- _DATA LINES_
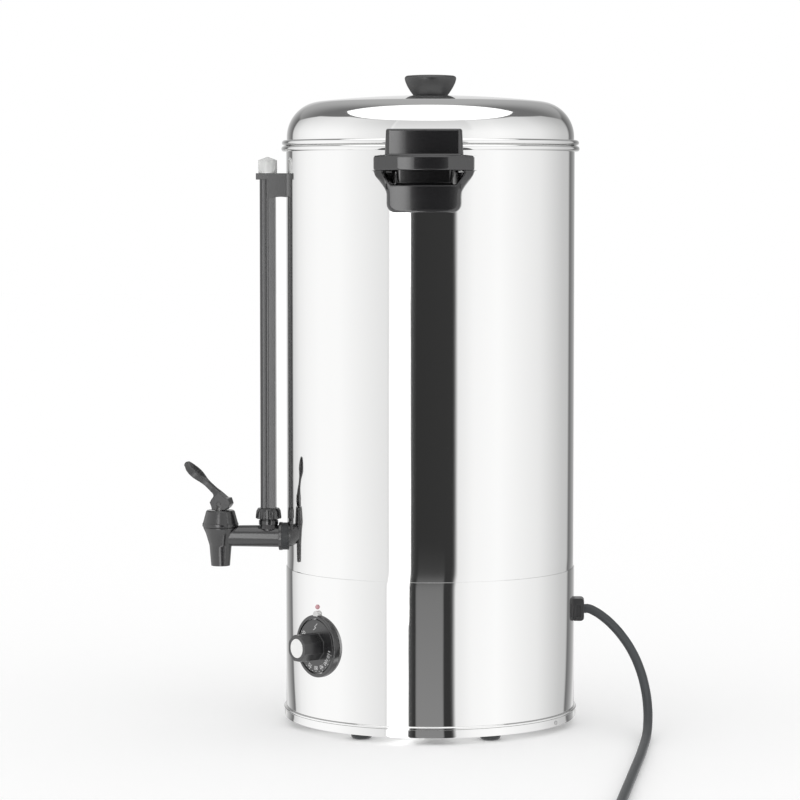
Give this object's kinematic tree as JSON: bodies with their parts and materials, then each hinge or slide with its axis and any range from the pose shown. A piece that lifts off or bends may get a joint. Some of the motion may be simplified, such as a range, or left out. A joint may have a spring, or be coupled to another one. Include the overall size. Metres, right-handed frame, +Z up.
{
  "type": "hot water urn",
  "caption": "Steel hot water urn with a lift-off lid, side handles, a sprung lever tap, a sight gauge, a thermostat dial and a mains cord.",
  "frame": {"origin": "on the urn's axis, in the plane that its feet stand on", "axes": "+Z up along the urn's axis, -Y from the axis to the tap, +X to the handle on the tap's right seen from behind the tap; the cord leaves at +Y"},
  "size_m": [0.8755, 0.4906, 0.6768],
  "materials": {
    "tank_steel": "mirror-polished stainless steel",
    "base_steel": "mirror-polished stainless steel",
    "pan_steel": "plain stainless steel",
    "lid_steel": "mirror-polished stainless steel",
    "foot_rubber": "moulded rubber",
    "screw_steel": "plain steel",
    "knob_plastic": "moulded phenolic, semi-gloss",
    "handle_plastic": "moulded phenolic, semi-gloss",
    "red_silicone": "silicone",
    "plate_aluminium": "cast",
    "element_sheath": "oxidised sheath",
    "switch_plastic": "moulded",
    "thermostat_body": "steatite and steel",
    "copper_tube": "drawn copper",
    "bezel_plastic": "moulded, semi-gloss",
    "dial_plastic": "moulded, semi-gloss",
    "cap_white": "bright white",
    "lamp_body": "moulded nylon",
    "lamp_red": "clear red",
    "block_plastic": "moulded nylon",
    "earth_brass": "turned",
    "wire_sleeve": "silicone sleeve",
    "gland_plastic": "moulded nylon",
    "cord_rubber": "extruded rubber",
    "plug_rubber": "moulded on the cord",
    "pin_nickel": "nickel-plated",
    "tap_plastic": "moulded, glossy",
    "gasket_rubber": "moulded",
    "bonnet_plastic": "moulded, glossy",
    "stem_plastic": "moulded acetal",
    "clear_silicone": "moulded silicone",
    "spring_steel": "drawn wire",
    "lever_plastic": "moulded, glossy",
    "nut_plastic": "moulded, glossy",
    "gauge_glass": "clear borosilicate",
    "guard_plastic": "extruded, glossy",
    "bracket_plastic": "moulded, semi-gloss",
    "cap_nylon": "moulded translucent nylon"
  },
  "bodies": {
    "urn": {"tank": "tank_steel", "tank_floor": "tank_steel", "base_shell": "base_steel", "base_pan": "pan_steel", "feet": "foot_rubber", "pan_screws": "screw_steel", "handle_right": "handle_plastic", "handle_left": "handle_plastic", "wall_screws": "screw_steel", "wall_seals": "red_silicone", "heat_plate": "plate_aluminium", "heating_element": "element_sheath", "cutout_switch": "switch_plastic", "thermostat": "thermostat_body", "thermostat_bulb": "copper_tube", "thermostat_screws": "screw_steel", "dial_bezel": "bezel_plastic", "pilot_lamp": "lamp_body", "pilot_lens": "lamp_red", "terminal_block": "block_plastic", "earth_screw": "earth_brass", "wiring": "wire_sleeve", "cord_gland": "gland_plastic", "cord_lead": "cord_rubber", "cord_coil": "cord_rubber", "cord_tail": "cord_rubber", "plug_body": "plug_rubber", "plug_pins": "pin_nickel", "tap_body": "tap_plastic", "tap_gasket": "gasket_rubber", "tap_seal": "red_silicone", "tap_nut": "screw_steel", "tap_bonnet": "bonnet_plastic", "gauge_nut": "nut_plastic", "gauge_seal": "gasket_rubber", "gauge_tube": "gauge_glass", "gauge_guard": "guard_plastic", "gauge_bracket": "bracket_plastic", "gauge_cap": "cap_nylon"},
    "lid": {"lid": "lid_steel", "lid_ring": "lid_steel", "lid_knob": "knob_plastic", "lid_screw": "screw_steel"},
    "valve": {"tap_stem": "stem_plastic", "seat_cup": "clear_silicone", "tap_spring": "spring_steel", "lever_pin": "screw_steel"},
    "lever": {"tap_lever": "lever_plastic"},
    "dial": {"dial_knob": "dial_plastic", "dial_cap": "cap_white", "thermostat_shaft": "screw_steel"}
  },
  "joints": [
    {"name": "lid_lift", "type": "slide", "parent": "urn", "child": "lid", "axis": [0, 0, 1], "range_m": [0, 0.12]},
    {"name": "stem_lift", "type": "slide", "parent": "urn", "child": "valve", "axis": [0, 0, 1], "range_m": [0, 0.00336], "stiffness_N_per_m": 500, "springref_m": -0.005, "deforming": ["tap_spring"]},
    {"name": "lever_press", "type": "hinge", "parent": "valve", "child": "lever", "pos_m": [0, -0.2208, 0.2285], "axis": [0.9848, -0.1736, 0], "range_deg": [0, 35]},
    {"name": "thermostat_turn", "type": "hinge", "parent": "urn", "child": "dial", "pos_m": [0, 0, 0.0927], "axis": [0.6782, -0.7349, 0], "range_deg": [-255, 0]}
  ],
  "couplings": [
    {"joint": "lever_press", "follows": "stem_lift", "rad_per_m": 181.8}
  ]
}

...

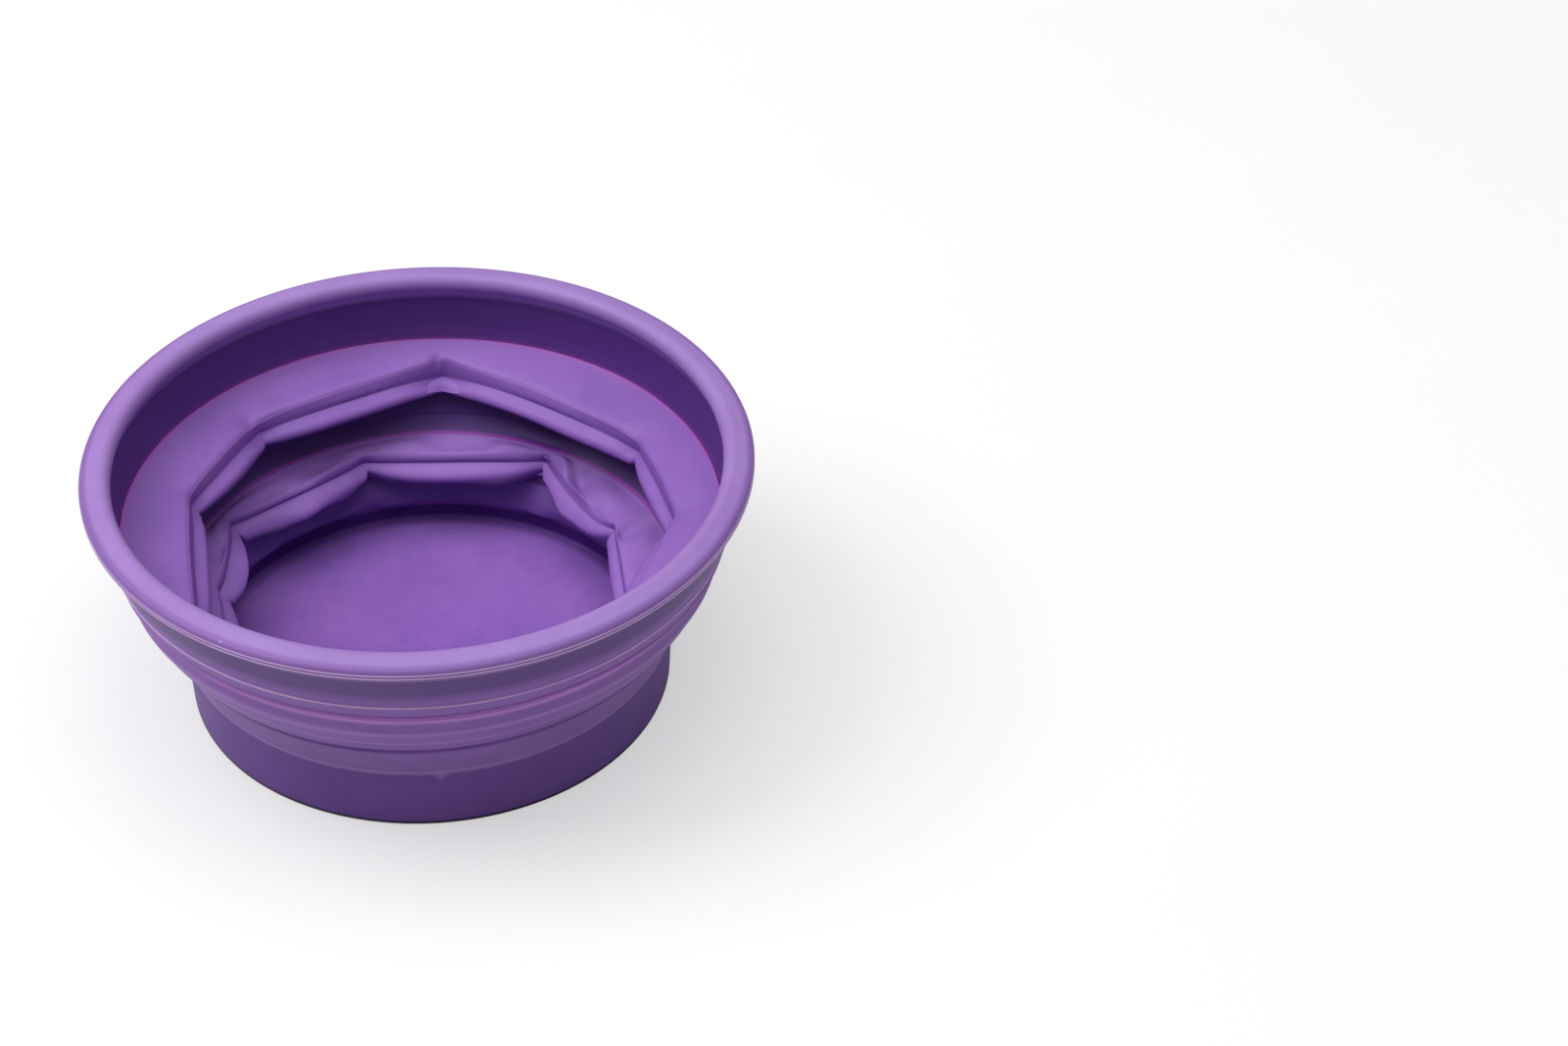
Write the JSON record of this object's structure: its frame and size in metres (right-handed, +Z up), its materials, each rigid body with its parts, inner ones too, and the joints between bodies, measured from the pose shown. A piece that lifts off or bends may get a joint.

- _REQUIREMENTS_
Gather each line in the entries above where the string "joints" is found.

- _SOLVED PROBLEM_
  "joints": [
Write the JSON record of this object's structure: its frame and size in metres (right-handed, +Z up), its materials, each rigid body with its parts, inner ones too, and the joints between bodies, measured from the pose shown. A piece that lifts off or bends may get a joint.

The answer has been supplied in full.